One will never be able to establish causality between Tendulkar’s meteoric rise and Manjrekar’s equally fast downfall. It is even more difficult to do so since they were good friends to the outside world. One wonders if the several tense moments Manjrekar shared on the field with Tendulkar, were a legacy of an underlying spoken friction between them. Manjrekar advising Tendulkar to play cautiously in match which concluded in fading light in Sharjah 1991 while the latter continued to play his shots. The horrendous Tendulkar run out while on run a ball 65, when India was chasing the Kiwi score of 348 in Nagpur 1995, losing eventually by a wide margin. Manjrekar’s inability to rotate strike in the world cup semi final match against Sri Lanka in Eden Gardens 1996 when Tendulkar was spearheading India’s chase of 251. These tense cricketing moments all ended in heart breaking losses for India.

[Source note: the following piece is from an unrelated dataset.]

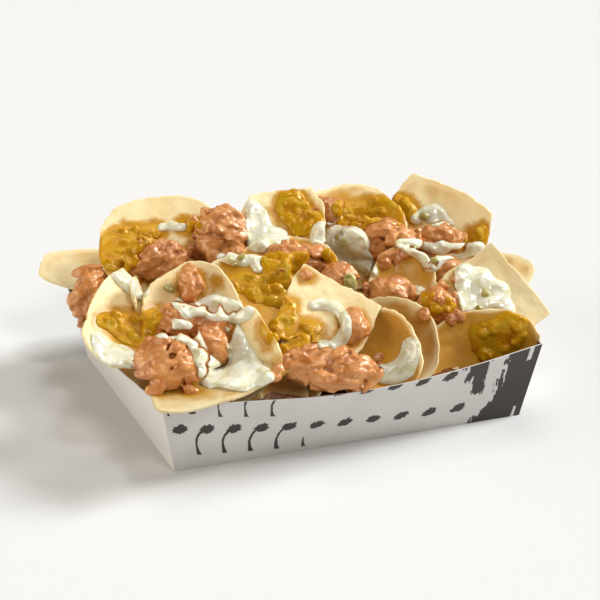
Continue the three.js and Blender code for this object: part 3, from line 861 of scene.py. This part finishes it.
# The rings of loose chips: how far out, how many, and how high above the core.
FILL_RINGS = ((0.9, 24, 4), (0.66, 14, 7), (0.36, 8, 7))
FRONT_DROP = 5
LEAST_FILL = 9
fill_rng = np.random.default_rng(FILL_SEED)
spots = []
for ring, count, above in FILL_RINGS:
    for k in range(count):
        angle = (k + fill_rng.uniform(-FILL_STRAY, FILL_STRAY)) / count * 2 * math.pi
        spots.append((ring, angle, above))
fill_chips = []
for ring, angle, above in spots:
    c, s = math.cos(angle), math.sin(angle)
    squared = (c**FILL_SQUARE + s**FILL_SQUARE) ** (-1 / FILL_SQUARE)
    x, y = FILL_HALF[0] * ring * squared * c, FILL_HALF[1] * ring * squared * s
    outward = math.degrees(math.atan2(x / FILL_HALF[0], -y / FILL_HALF[1]))
    front = max(math.cos(math.radians(outward)), 0)
    z = core_height(x, y) + above * fill_rng.uniform(0.7, 1.1) - front * FRONT_DROP
    fill_chips.append(
        dict(
            at=(x, y, z),
            facing=outward + fill_rng.uniform(-50, 50),
            lean=fill_rng.uniform(35, 72),
            spin=fill_rng.uniform(-90, 90),
            wide=fill_rng.uniform(17, 24),
            tall=fill_rng.uniform(17, 25),
            bend=fill_rng.uniform(-0.3, 0.6),
            corners=int(fill_rng.integers(3, 6)),
            sharp=fill_rng.uniform(0, 0.9),
            seed=int(fill_rng.integers(1000)),
            # The loose chips beneath are darkened by glaze and tone as painted shade under the pile.
            glaze=0.85,
            tone=0.8,
        )
    )
beneath, beneath_shapes = [], []
for chip in fill_chips:
    made = add_object("beneath", chip_mesh(chip, 7, 36, fine=True))
    cut(made)
    add_cutter(chip_mesh(chip, 5, 24, grow=FILL_CLEARANCE))
    low, high = box_of(made.data)
    if (high - low).max() > LEAST_FILL:
        beneath.append(made)
        beneath_shapes.append(chip)

# ---------------------------------------------------------------- sauces

CELL = 0.6
STEP_BETWEEN_LAYERS = 3.8
LEAST_LAYER = 12
LEAST_POINTS = 9
BLOB_FALL = 1.4
BLOB_MARGIN = 1.3
LEAST_LEVEL = 0.15
POUR_DEPTH = 13
POUR_ABOVE = 4.0
BUMP_THROUGH = 1.5
LEVEL_START, LEVEL_RANGE = 0.36, 0.75
COVER_START, COVER_RANGE = 0.3, 0.35
OWN_SHARE, EASED_SHARE = 0.45, 0.55
SAUCE_DIP = 0.3
SAUCE_LIFT = 0.15
SAUCE_ROOT = 0.6
SWELL_POWER = 0.65
SWELL_EVEN = 0.8
SWELL_UNEVEN = (0.35, 7)
LUMP_SHAPE = ((0.5, 0.9), (0.28, 0.45))
LUMP_LUMPY = 0.25
LUMP_REACH = 0.25
LUMP_SINK = 0.1
SAUCE_VOXEL = 0.58
pile = Pile(chips + meats + beneath + [core])


def blurred(grid, sigma):
    reach = max(1, int(3 * sigma))
    kernel = np.exp(-0.5 * (np.arange(-reach, reach + 1) / sigma) ** 2)
    kernel /= kernel.sum()
    for axis in (0, 1):
        padded = np.pad(grid, [(reach, reach) if a == axis else (0, 0) for a in (0, 1)], mode="edge")
        total = 0
        for k, weight in enumerate(kernel):
            span = [slice(None), slice(None)]
            span[axis] = slice(k, k + grid.shape[axis])
            total = total + weight * padded[tuple(span)]
        grid = total
    return grid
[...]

Off the field as well, Manjrekar was among the most prominent Tendular media critics through his lean phase in 2005-06. It is surely in the realm of possibility that Manjrekar pegged his cricketing growth to Tendulkar’s, and some of the low on-field performances and the off-field comments were a result of the constant sense of having been left behind.
Whatever be the reasons, in the end Sanjay Manjrekar’s test career spanning 37 test matches ended with an average of 37 (a full 18 points below his first class average of 55) and with only 2043 runs (only 20% of the his 10,252 first class runs). He will go down in India’s cricketing history as one of the greatest talents never to attain the full potential.
For his ardent fans like us, who followed his run through 1989 and took his place in India’s pantheon of great cricketers for granted, he remains the unsolved mystery, for we were left wondering what exactly brought about a premature Rest Day for this neoclassical talent.